Pubdate: Sat, 14 Apr 2001
Source: San Jose Mercury News (CA)
Copyright: 2001 San Jose Mercury News
Contact:  http://www.sjmercury.com/
Details: http://www.mapinc.org/media/390
Author: Don Thompson, Associated Press
Bookmark: http://www.mapinc.org/prop36.htm
(Substance Abuse and Crime Prevention Act)

INMATE POPULATION EXPECTED TO DROP

PROP. 36: State Law Expected To Send 5,000 To Drug Treatment Instead Of
Prison In First Year

SACRAMENTO -- California's prison population will drop by more than
5,000 inmates in the first year after voters opted to send drug
offenders to treatment instead of prison, according to new
projections.

The nation's largest prison population -- 160,655 inmates at the end
of 2000 -- will keep shrinking until 2004. Then, tough-on-crime laws
are projected to increase the population again, although much more
slowly than prison officials had projected before now.

By 2006, the population is expected to be nearly 18,000 inmates fewer
than the California Department of Corrections had predicted before
voters approved Proposition 36 in November.

Despite the drop, prison officials say they need to keep building
maximum-security prisons to house hard-core offenders.

"We continue to have a serious shortage of maximum-security beds in
state prisons," said Steve Green, assistant secretary of the Youth
and Adult Correctional Agency. "We don't see that abating any time
soon."

Proposition 36, which takes effect July 1, requires that people
convicted of using or possessing drugs for the first or second time be
sent to community treatment programs instead of prison or jail.

After the first year, the department predicts, the prison population
will be 9,216 fewer than the number estimated in October. Of that, the
voter initiative is projected to be responsible for 5,388 fewer inmates.

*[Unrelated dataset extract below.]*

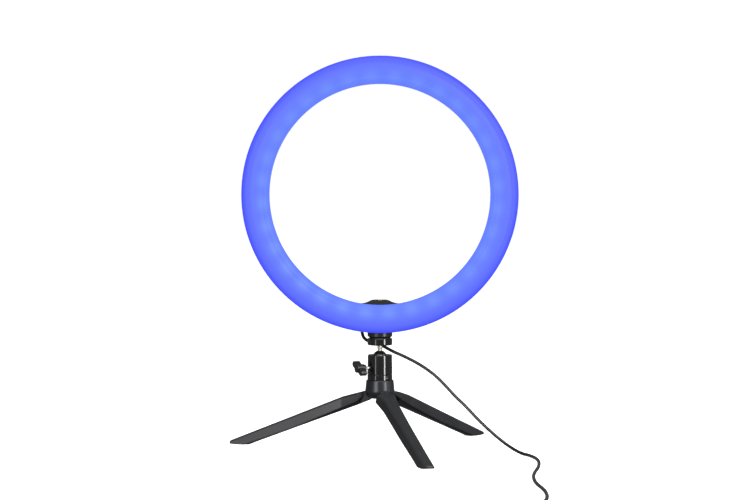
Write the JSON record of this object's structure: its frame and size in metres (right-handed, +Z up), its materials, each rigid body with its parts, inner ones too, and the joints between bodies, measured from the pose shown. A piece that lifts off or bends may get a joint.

"To me it sounds like the estimates might be a little aggressive,"
said K. Jack Riley, director of Rand Corp.'s community justice
department. "I think we'll see uneven implementation of it across the
state."

Green predicted the proposition eventually will result in longer terms
for hard-core drug offenders.

"In the long run, we think our population will go up as persons who
escape prison the first time around come into the system as they
commit more serious crimes," Green said.

The prison population dropped last year for the first time in 22
years. Prison officials credited a lower crime rate and a drop in
parole violations.

According to the report, the number of inmates dropped by 1,345 in the
last half of the year, for a net decline for 2000 of 32 inmates. That
compares with an increase of 1,124 in 1999 and 4,287 in 1998.

The decline compares with an average 14.5 percent population growth
during the 1980s and average 6.3 percent increases during the 1990s.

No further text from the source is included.